Family trees

In an uncertain world, I am drawn to family gatherings and a place on my grandmother’s sofa

Illustration depicting four women sitting around a table eating and drinking.
‘I have found family gatherings a deep source of comfort over the past few years.’ Illustration for Hyphen by Jess Nash

There is so much beauty in the simple act of gathering: the laughter between generations, gossiping, the silence that no one needs to fill, all over several rounds of tea



When my bebe’s (grandmother’s) sister, Khala Adeeba, died earlier this year, my family gathered at bebe’s house every other day. People from our Iraqi community passed by, offering their condolences and grieving with my grandmother. The Qur’an was playing on the TV in the background, and the women of our family made several rounds of tea, bringing the guests kleicha and ka’ak biscuits.

When everyone left my grandma’s, we relaxed a little, the formalities staying at the door where we waved goodbye to guests. We put our feet up, drank more tea, and even laughed.

We have names for different types of gatherings. A ga’ada, which means “sitting”, is usually a casual get-together. An azeema tends to be a more formal and intentional dinner party. A hafla is a party, and then there are the ritual gatherings to honour the deceased or celebrate a birth.
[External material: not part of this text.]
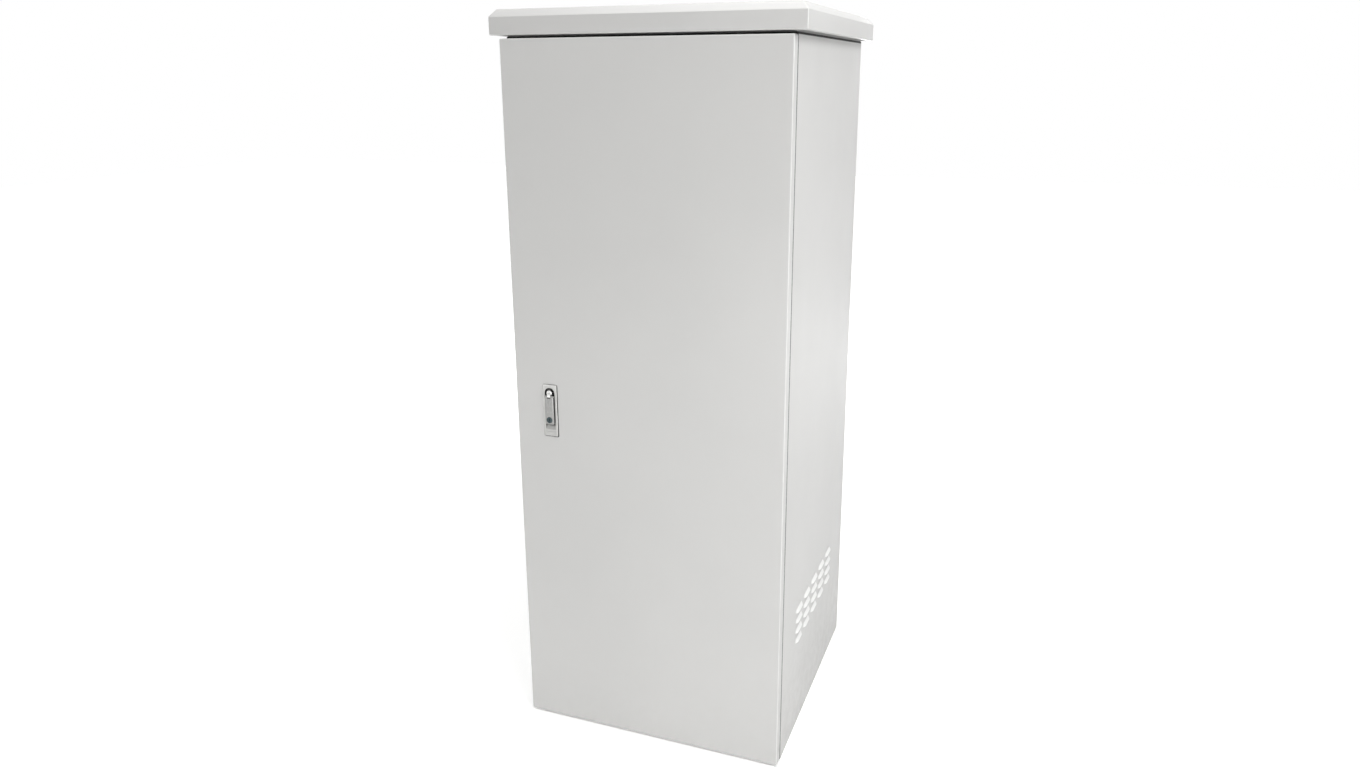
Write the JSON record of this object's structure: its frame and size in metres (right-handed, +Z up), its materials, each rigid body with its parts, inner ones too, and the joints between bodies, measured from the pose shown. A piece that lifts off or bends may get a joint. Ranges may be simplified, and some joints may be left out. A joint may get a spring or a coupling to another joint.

When I was a child, I used to resent being forced to join my mother at her azayim or ga’dat (gatherings). I’d be forced to sit at tables of older women, their voices booming and shaking my small ear drums. Gossip — in a language that at that time was foreign to me — would hover around me, passing between the lips of women. Uncles with pot bellies would kiss my cheeks with their harsh stubble. I would lay down on my mother’s lap and clasp my palms to my ears, close my eyes and try to find respite amid the chaos.

But as I enter my late 20s and journey out of adolescence, I find myself returning to the places where I began. As the world seems more uncertain than I’ve ever experienced it, I am drawn to seeking a place on my mother’s or grandmother’s sofa, to gather with those who share my ancestry, to find belonging among kin. Amid the chaos, I want to be of service in the homes of my loved ones, making tea, clearing up the dishes, contributing to the loud chatter and laughter, moving furniture and buying gifts. 

When I joined my mother in Chicago for my second cousin’s wedding last December, I knew almost no one there. But I gladly sat at tables of elder Iraqis, often the only young person involved in the conversation. I felt belonging to something greater than myself. A connection to a web of life. The realisation that these elders need a witness to their stories or risk their experiences being forgotten. By absorbing their anecdotes of life in Iraq and migration, I can carry their memories.

As we prayed, ate and danced together, I began to appreciate these separate expressions that make up a gathering — and all the different types of gatherings for their various purposes.

Dance has always been a thread that binds people together. At weddings, haflat and family celebrations, the rhythm of the tabla or the sway of dabke pulls people into a circle where individuality dissolves into collective movement. Unlike conversation, which relies on words, dance communicates through the body, affirming joy, resilience and survival. To dance in community is to remind ourselves that our culture is alive, not just archived in memory.

Gossip is often a key part of these gatherings, too — an essential part of any healthy society. I remember news of various divorces reaching me through the Iraqi grapevine and I would hear rumours of what someone’s husband was accused of. I’d learn which family had large sums of money and how they acquired it, and, of course, who was affiliated with which political party. Gossip has endured for millennia precisely because it sustains cooperation and strengthens community bonds.

Mesopotamians were, apparently, great gossipers. And sitting in a living room of Mesopotamian women today in south-west London, it makes sense to see that continuity alive. The snippets exchanged in quiet corners of the kitchen or around a coffee table create a sense of kinship — for someone to divulge a community secret means they trust you. Or, perhaps, it is that person’s cheeky way of sharing information they feel needs to be heard, but protecting themselves from being the source. 

There is so much poetry and beauty in such a profoundly simple act of gathering: there is healing power in the laughter between generations, gossiping, sharing stories, the silences that no one feels the need to fill, the way these gatherings continue for hours into the night, with several rounds of tea made by various family members.

I have found family gatherings a deep source of comfort over the past few years — especially since the genocide in Gaza began, which made many of us seek to lean in closer to our communities. Gatherings are spaces where the community’s values are made manifest, where collective prayer, sharing of a physical space and hospitality, are markers of respect for those from the same blood or background. 

In this spirit, I try to never pass up an invitation, whether it be with my blood relatives or my chosen family or friends. Even when I’m feeling tired, antisocial or too busy, I remember that the price of community is a price worth paying.